11. The mixing system according to claim 10, wherein said manifold is connected to an ammonia feed and the distribution conduct is connected to an air supply unit so that said fluid or gas is an ammonia feed whilst said mainstream is an air stream.

12. The mixing system according to claim 10, wherein the number of rows is two and wherein the said two rows are arranged on the opposite sides of the manifold.

13. The mixing system according to claim 10, wherein the number of the plurality of injecting tubes is between 6 and 24.

14. The mixing system according to claim 10, wherein the number of the plurality of injecting tubes is between 10 and 18.

15. The mixing system according to claim 10, wherein the plurality of injection tubes further include a plurality of metering openings disposed lengthwise along the length of the injecting tubes.

16. The mixing system according to claim 15, wherein the plurality of metering openings are obtained as a cylindrical bore in the wall of the injecting tubes or as outlet pipe.

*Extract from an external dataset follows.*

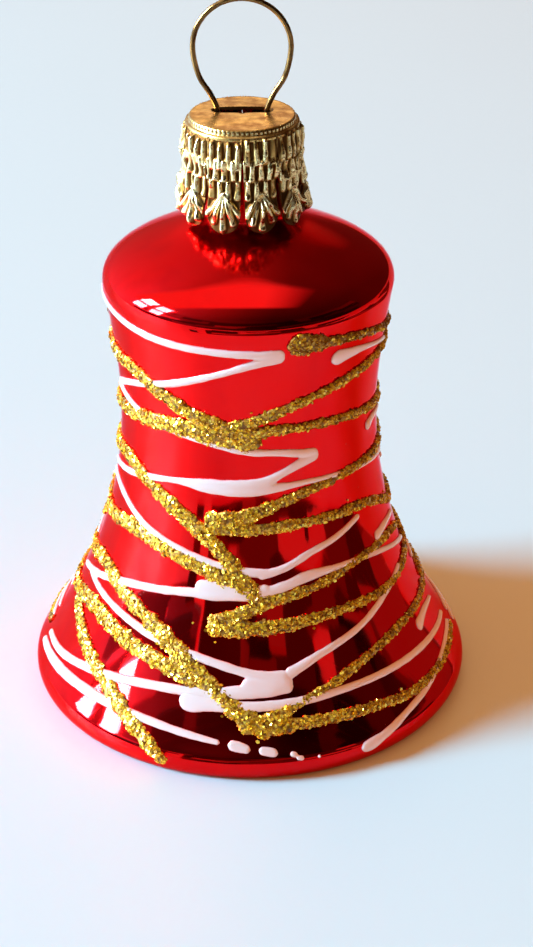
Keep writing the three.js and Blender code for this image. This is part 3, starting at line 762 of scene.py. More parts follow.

17. The mixing system according to claim 10, wherein the cross-sectional area of said manifold is at least twice as great as the sum of the cross-section area of all the injecting tubes.

18. A method, comprising:

using the mixing system of claim 10 in an ammonia converter;

wherein the ammonia converter is configured to catalytically oxidise ammonia in presence of air and wherein the ammonia converter is part of a nitric acid synthesis plant.

19. A method, comprising:

using the mixing system of claim 10 in a NOx removal system including a deNOx reactor; and

wherein the fluid or gas injected via the injection tubes is an ammonia stream whilst the mainstream is a gas stream retaining NOx.